Summary
Mongot is currently using the mongodb-driver-sync:4.11.5 and does a lot a manipulation of RawBsonDocuments when materializing its result sets. We rely on the fact that serializing a RawBsonDocument is a simple, efficient array copy. When upgrading the mongodb-driver-sync to 5.5.3, we see several performance tests showing >100% regressions in E2E latency.
Version 5.5.1 without patch vs Baseline 4.11.5:
Version 5.5.1 with patch vs Baseline 4.11.5: https://performance-analyzer.server-tig.prod.corp.mongodb.com/perf-analyzer-viz/?comparison_id=698d00816295f61738b0357c&selected_tab=scatter-plots&percent_filter=0%7C%7C100&z_filter=0%7C%7C10&filter_type=Default
Disclaimer: The following Root Cause Analysis was identified by AI, but we verified its proposed workaround resolved the observed regressions.
It seems that https://github.com/mongodb/mongo-java-driver/pull/1632 changed BsonDocumentCodec to lookup Codecs by BsonType rather than by `getClass()`. This is problematic because BsonDocument and RawBsonDocument share a BsonType but require different handling. In the new implementation RawBsonDocuments are serialized by iterating over their values, deserializing them, and reserializing them. This results in several perf tests showing >100% increase in E2E latencies.
How to Reproduce
Create a BsonDocument that contains a BsonArray of 100,000 small RawBsonDocuments and serialize the object to a byte[].

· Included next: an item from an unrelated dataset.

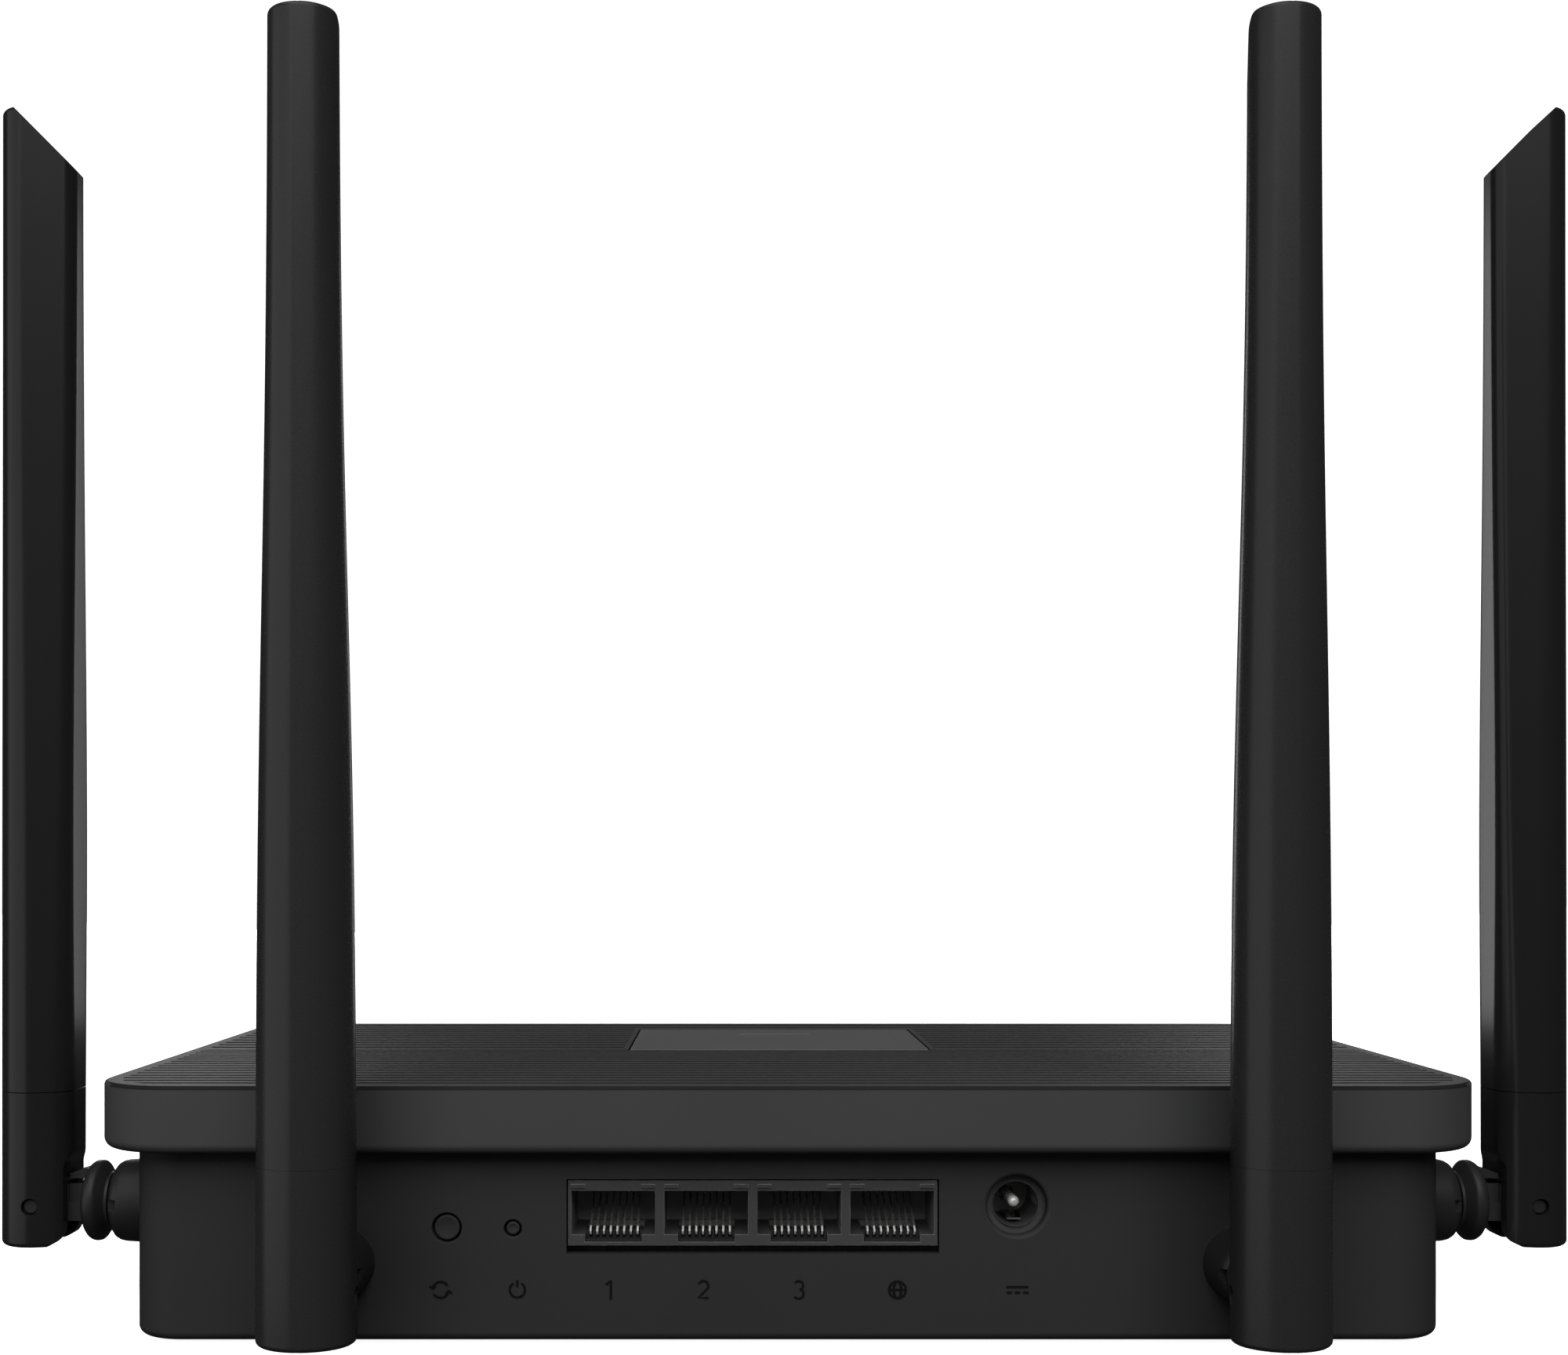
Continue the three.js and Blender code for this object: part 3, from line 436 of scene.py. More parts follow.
def tube(profile, axis, turn=STRAIGHT, sides=FINE):
    """A closed loop of (radius, distance along the axis) turned about an axis that it doesn't touch."""
    points = []
    for i in range(sides):
        angle = 2 * math.pi * i / sides
        points += [(r * math.cos(angle), r * math.sin(angle), d) for r, d in profile]
    count = len(profile)
    faces = []
    for i in range(sides):
        start = i * count
        following = (i + 1) % sides * count
        for k in range(count):
            after = (k + 1) % count
            faces.append((start + k, start + after, following + after, following + k))
    return mesh_object("solid", points, faces, axis_place(axis, (0, 0, 0), turn))


def bake_modifiers(obj):
    graph = bpy.context.evaluated_depsgraph_get()
    mesh = bpy.data.meshes.new_from_object(obj.evaluated_get(graph))
    obj.modifiers.clear()
    obj.data = mesh


def combine(body, others, operation):
    for other in others:
        step = body.modifiers.new("step", "BOOLEAN")
        step.operation = operation
        step.solver = "MANIFOLD"
        step.object = other
    bake_modifiers(body)
    for other in others:
        bpy.data.objects.remove(other)
    return body


def cut(body, cutters):
    return combine(body, cutters, "DIFFERENCE")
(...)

This is the fix suggested by Cursor. Please let us know if we can do something better.
/**
* Creates a {@link BsonDocumentCodec} backed by a {@link CodecRegistry} that provides {@link
* RawBsonDocumentAwareBsonDocumentCodec} for {@code BsonDocument.class}. Because the codec's
* internal {@code BsonTypeCodecMap} resolves the codec for {@code BsonType.DOCUMENT} from the
* registry (keyed by {@code BsonDocument.class}), this ensures our override is used for ALL
* nested document values — including {@link RawBsonDocument} instances inside arrays and
* sub-documents.
*/
private static BsonDocumentCodec createOptimizedCodec() {
// A provider that returns our RawBsonDocument-aware codec for BsonDocument.class, delegating
// everything else to the standard BsonValueCodecProvider.
CodecProvider optimizedProvider =
new CodecProvider() {
private final BsonValueCodecProvider delegate = new BsonValueCodecProvider();
@Override
@SuppressWarnings("unchecked")
public <T> Codec<T> get(Class<T> clazz, CodecRegistry registry) {
if (clazz == BsonDocument.class) {
return (Codec<T>) new RawBsonDocumentAwareBsonDocumentCodec(registry);
}
return delegate.get(clazz, registry);
}
};
CodecRegistry registry = CodecRegistries.fromProviders(optimizedProvider);
return new RawBsonDocumentAwareBsonDocumentCodec(registry);
}
/**
* A {@link BsonDocumentCodec} subclass that restores the BSON 4.x behavior of encoding {@link
* RawBsonDocument} values by piping their raw bytes directly, rather than decoding and
* re-encoding each field.
*
* <p>In driver 5.x, {@link BsonDocumentCodec} resolves child codecs via a {@code
* BsonTypeCodecMap} keyed by {@code BsonType}, so a {@link RawBsonDocument} (which has
* BsonType.DOCUMENT) gets the generic {@link BsonDocumentCodec} codec. That codec calls {@code
* RawBsonDocument.entrySet()} which lazily decodes the raw bytes, then re-encodes every field —
* an O(fields) decode+encode instead of an O(bytes) memcpy.
*
* <p>This class overrides {@code encode()} to detect {@link RawBsonDocument} and use pipe-based
* byte copying. Because it is registered in the codec registry as the codec for {@code
* BsonDocument.class}, the internal {@code BsonTypeCodecMap} maps {@code BsonType.DOCUMENT} to
* this codec, so the optimization applies recursively to all nested document values.
*/
static final class RawBsonDocumentAwareBsonDocumentCodec extends BsonDocumentCodec {
private static final RawBsonDocumentCodec RAW_CODEC = new RawBsonDocumentCodec();
RawBsonDocumentAwareBsonDocumentCodec(CodecRegistry registry) {
super(registry);
}
@Override
public void encode(BsonWriter writer, BsonDocument document, EncoderContext encoderContext) {
if (document instanceof RawBsonDocument rawDoc) {
// Delegate to RawBsonDocumentCodec which pipes the raw bytes directly.
RAW_CODEC.encode(writer, rawDoc, encoderContext);
} else {
super.encode(writer, document, encoderContext);
}
}
}